College graduation came and went. Brian had no interest in his degrees let alone doing anything with them. So he focused on building his body instead of his resume.
“Fighting was the biggest part of my life,” so his training focused on that: performance. Therefore, his training looked different than many other strength sports participants. He taught himself to train using a handful of reputable online resources, including elitefts.com.
Though his training was going well around this time, Brian’s life lacked purpose. Then, a “strange thing happened,” and he got involved in counter-terrorism work. He traveled and was overseas a lot. He lifted a lot and became an instructor... until the health problems struck.
After multiple tests, Brian received a call from a doctor who informed him he had a brain tumor. “I wasn’t like a ‘you’re-going-to-die’ brain tumor; definitely a ‘you-should-stop-getting-hit-in-the-head’ tumor,” he says. So he hung up his MMA belt and continued jiu-jitsu and lifting, both of which lasted through the remainder of his counter-terrorism career.
Brian got his start in strongman after the death of a friend and opened up his gym, NEVERsate.
“Strongman has led me to so many beautiful places in life. I’m still here because of strongman.”
He’s met so many amazing people through strongman and has found incredible opportunities as well.
Still, without his passion for jiu-jitsu, fighting, weight lifting, and the mindset he gave himself as a child, he wouldn’t be where he is now. It was always about challenging himself and being comfortable about being uncomfortable and going the extra mile for yourself, not others who were watching.
If it weren’t for any of these things, Brian would not be the man he is today. But that doesn’t mean his life is perfect.
As he was moving up in the strongman ranks, one day, he became ill.

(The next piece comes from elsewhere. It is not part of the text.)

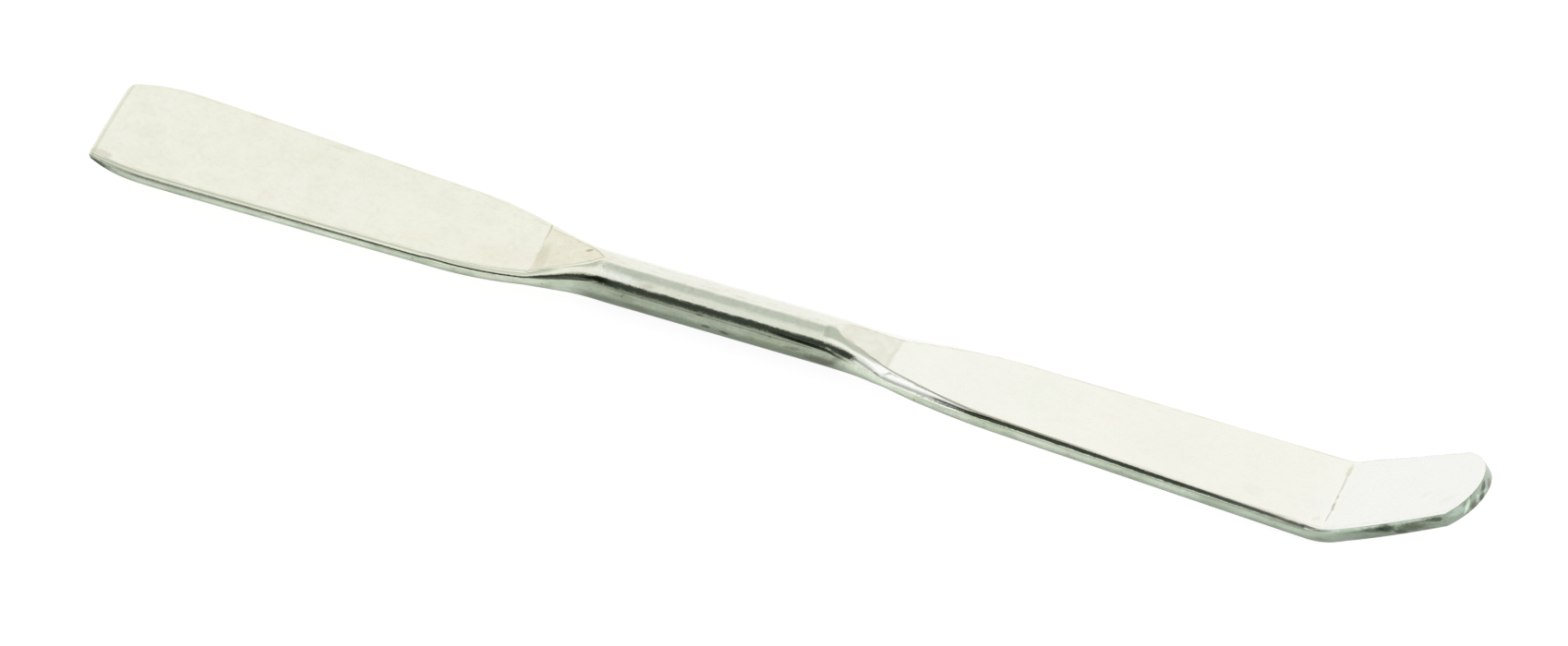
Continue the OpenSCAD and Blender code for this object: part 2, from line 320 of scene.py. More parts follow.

That sickness led to throwing up, which then led to throwing up anywhere from 30 to 50 times a day, every single day for two years in a row, which, of course, led to other health problems.
He’s had five surgeries, and just three months ago, he started getting treatments for his illness. Now, he’s free of that disease but will be dealing with its effects for the next 15 to 20 years of his life.
“I literally could not have made it without the morals and principles I’ve learned through fighting, through lifting, through just choosing the right thing every single time, to just not skip out on sets, not skip out on reps, not skip out on anything, learning how to focus, being comfortable with being uncomfortable, and just being able to look at the next step, the next rep, getting through the next second, the next day, the next hour, whatever you need to get through, that’s the only way you get through anything. You can’t look at anything on the whole. If you think about throwing up 50 times a day, every single day, trust me, you’ll eat a bullet. I almost did. You literally need to look at it as one day at a time, one second at a time, one minute at a time, and that can happen if you build it one rep at a time, one set at a time, one fight at a time, one decision at a time. It bleeds over to other areas of your life, and if you’re not learning that from lifting, then you’re wasting a lot of your time. This is not about building better biceps. It’s not about your deadlift PRs, your squat. Time wins. You’re going to lose. All those things go away. It’s not going to matter. What’s going to matter is what you’re deciding in your head. These small decisions become big decisions, and when you get that call at 2 a.m. in the morning and your life crashes, how you deal with that is exactly how you dealt with your set of 20 reps.”